Reduction and Oxygen Storage Behavior of Noble Metals Supported on Silica-Doped Ceria

Abstract

The redox features of Rh and other noble metals (Pt, Pd) supported on silica-doped ceria catalysts are investigated by temperature-programmed reduction (TPR) and temperature-programmed oxidation (TPO). Noble metal oxides are reduced to the corresponding metals at temperatures below 600 K, whereas at higher temperatures the reduction of the support takes place with formation of reduced ceria and a cerium silicate phase. After redox aging, reduction of the support in the bulk occurs at lower temperatures; this effect depends on the amount of silicon present. A more detailed reduction profile is obtained by monitoring water evolution during TPR in both ceria and ceria-silica-based catalysts.

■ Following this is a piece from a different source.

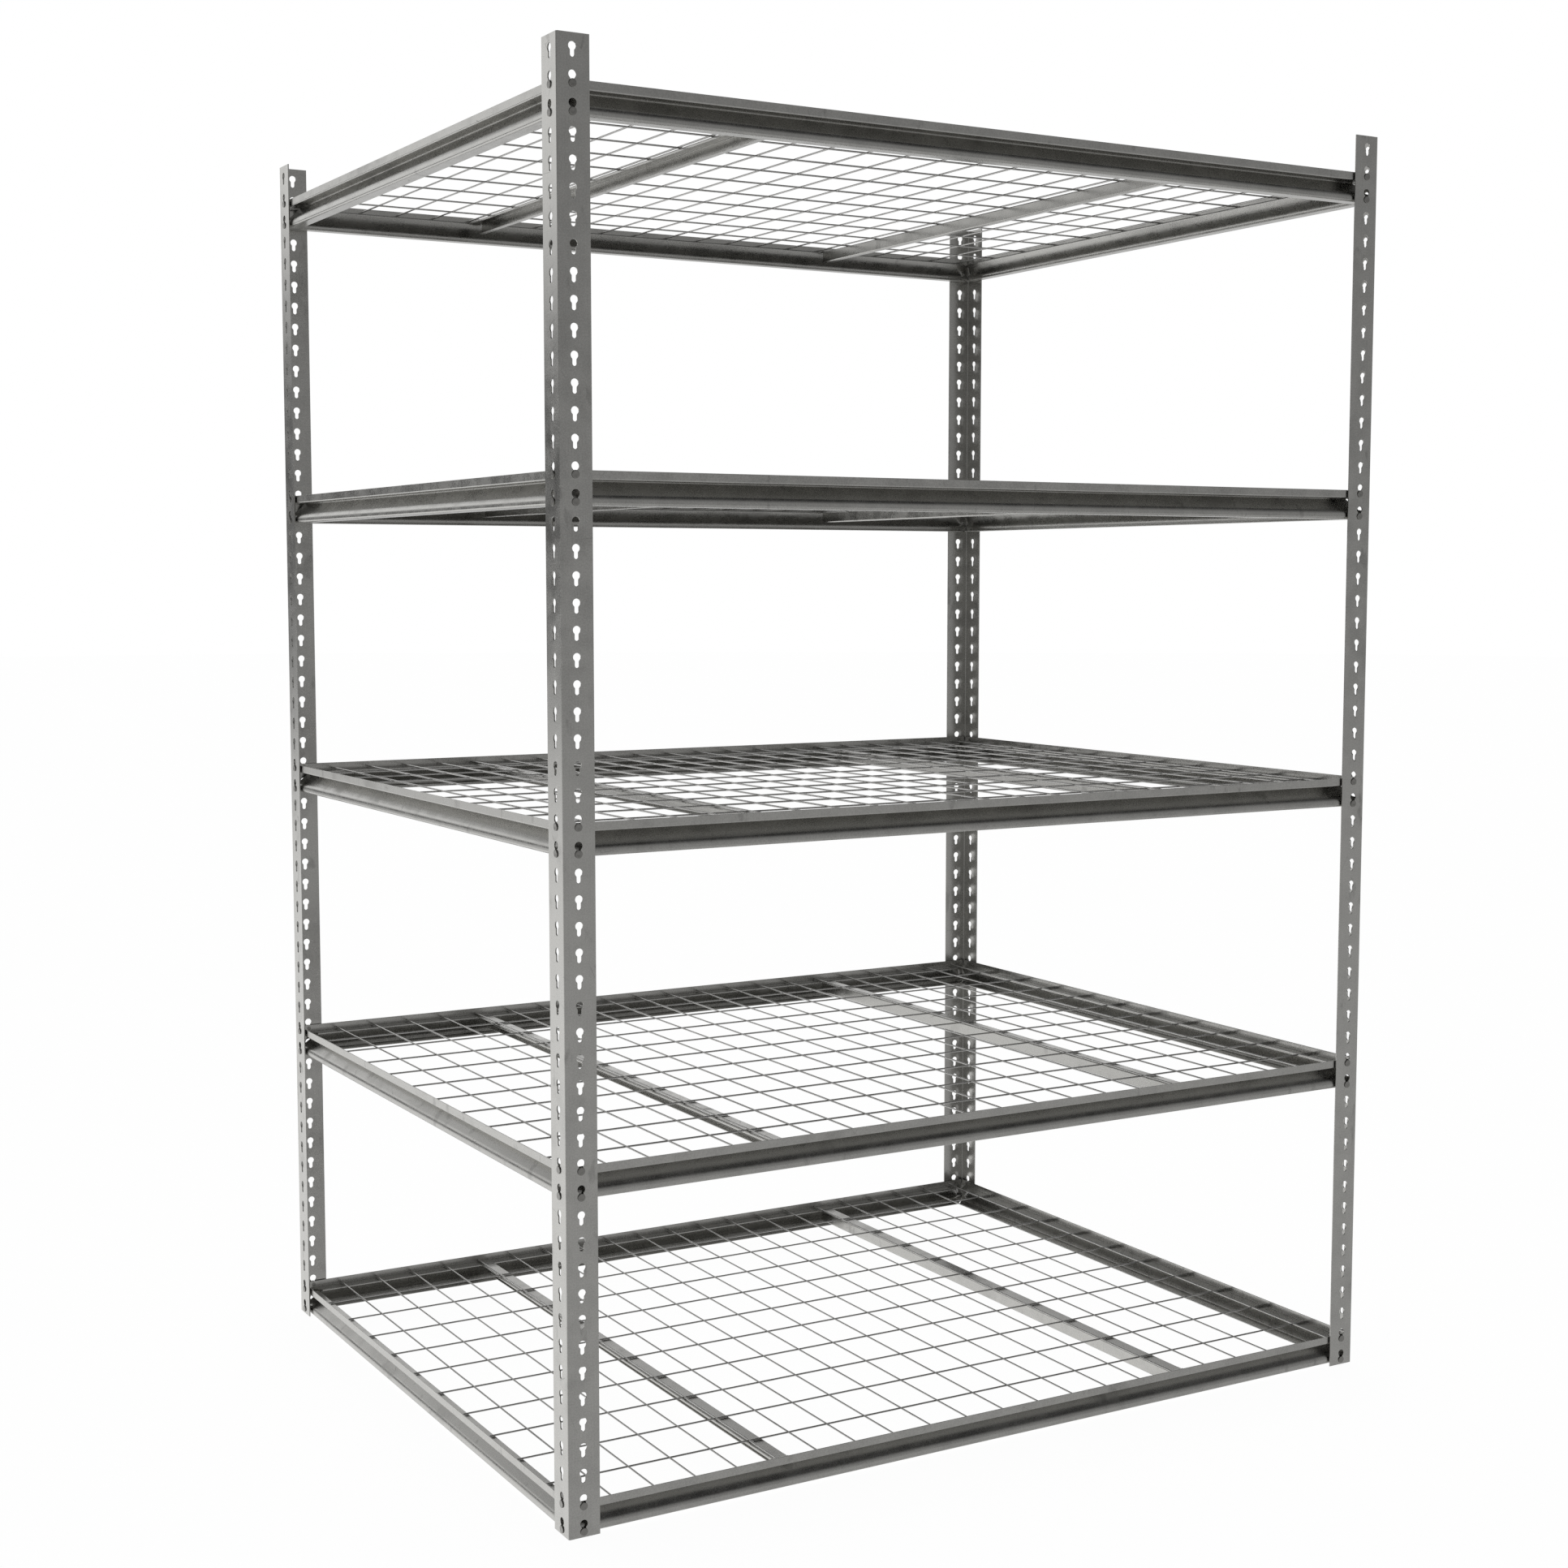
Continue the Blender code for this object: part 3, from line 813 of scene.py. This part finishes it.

Differences are observed in H 2 consumption and water formation which are not always simultaneous: their positions depend on redox treatments, precursor salt used for preparation, and type of support. Oxidation of CO under oscillating feedstream conditions is used as an estimate of dynamic oxygen storage capacity. Redox treatment promotes oxygen storage on both the support and noble-metals-supported samples. This is related to the formation during reduction of a silicate phase, as evidenced by X-ray diffraction and HRTEM analysis, which on reoxidation gives small particles of nanocrystalline ceria.